Les recherches présentées dans ce séminaire portent sur trois domaines articulés :

  1. l’histoire des usages sociaux et politiques de la littérature, principalement au XIXe siècle ;
  2. l’histoire des liens entre l’expérience historique, individuelle et collective, et la production d’écrits conçus et reçus comme « littéraires » au XIXe siècle et au XXe siècle ;
  3. de façon plus globale, les relations entre littérature et les sciences humaines et sociales dans l'histoire.

Les questions portant sur la valeur (documentaire, testimoniale, indiciaire…) de la littérature pour les historiens, la réflexion sur la qualité spécifique des « savoirs littéraires » ne sont pas considérées ici comme des questions de méthode: elles sont envisagées comme des objets d'histoire, des objets pour l'histoire.

On propose ainsi une histoire avec la littérature, une histoire des usages de la littérature qui associe l’étude des formes d'action par l'écriture littéraire à celle des lectures, des appropriations, des savoirs sur les écrits conçus, reçus, qualifiés comme « littéraires ». On cherche à dégager des modes historiquement et socialement situés, depuis le début du XIXe siècle, de production de la croyance en la « vérité de la littérature » – c'est-à-dire en la puissance de figuration, de représentation, de description ou d'intervention des écrits littéraires. On cherche à observer dans l’histoire l’ensemble des gestes, des pratiques d’écriture, de mise en livre, de publication, de lecture et de commentaire, qui inscrivent la « littérature » dans l’ordre du monde vécu : au delà de la « littérature » instituée – la littérature identifiée comme telle, bonne ou mauvaise, bourgeoise ou populaire, qui se publie, se lit, se commente, voire se transmet –, on s’intéresse aussi aux formes de dissémination du littéraire dans des écrits qui demeurent « hors-champ » des études littéraires, parce qu’ils ne concernent pas la littérature mais sa présence.
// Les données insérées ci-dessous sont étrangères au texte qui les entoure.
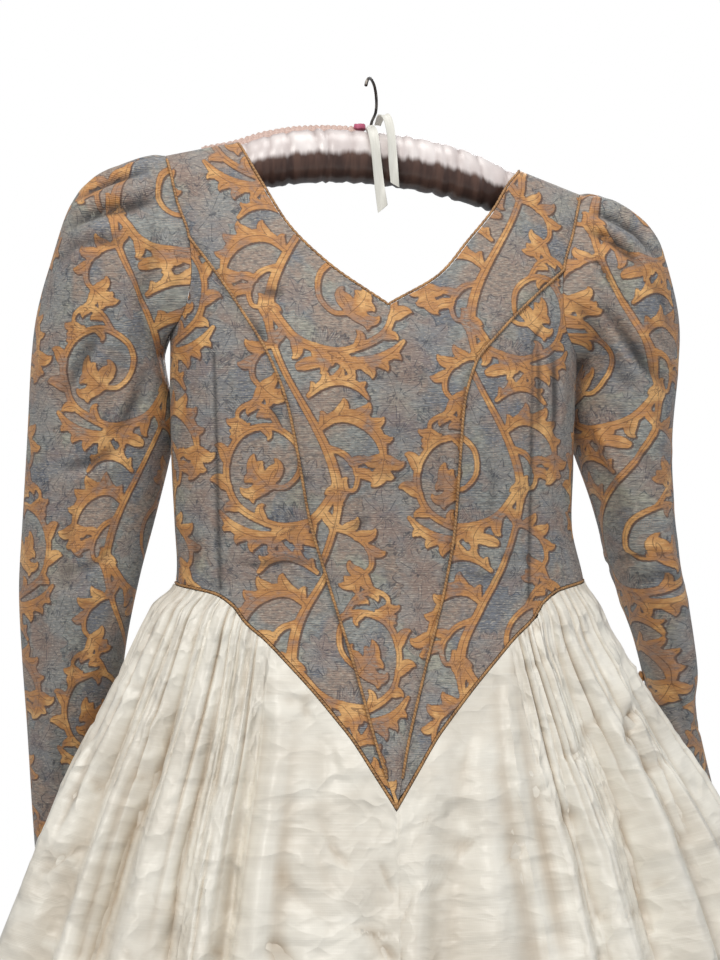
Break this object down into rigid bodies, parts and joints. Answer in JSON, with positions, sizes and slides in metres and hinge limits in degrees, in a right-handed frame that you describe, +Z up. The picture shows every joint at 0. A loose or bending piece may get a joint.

On ambitionne, plus généralement, de proposer une perspective d’histoire « non littéraire » de la littérature, qui ne tienne pourtant pas les « textes littéraires » comme des documents ou des sources, mais bien comme des faits de l’histoire.

En 2017-2018, on travaillera sur la littérature dans la ville – dans le Paris « capitale du XIXe siècle » –, en s’intéressant moins aux figurations de l’expérience urbaine dans la littérature des panoramas sociaux ou des romans, qu’en abordant d’abord la littérature comme un produit de la ville. La capitale parisienne n’est pas seulement un espace fortement littérarisé : la littérature est un secteur de la production économique, elle a ses lieux, ses géographies ; elle se consomme sur place et s’exporte en province et dans le monde entier. Le Palais-Royal de la Restauration, ses libraires-éditeurs et ses écrivains, sera le principal terrain d’investigation du séminaire de cette année et permettra de poursuivre l’exploration de deux continents littéraires qui se recoupent partiellement, la littérature licencieuse (écrits et images) et la littérature pratique, guides, manuels ou romans.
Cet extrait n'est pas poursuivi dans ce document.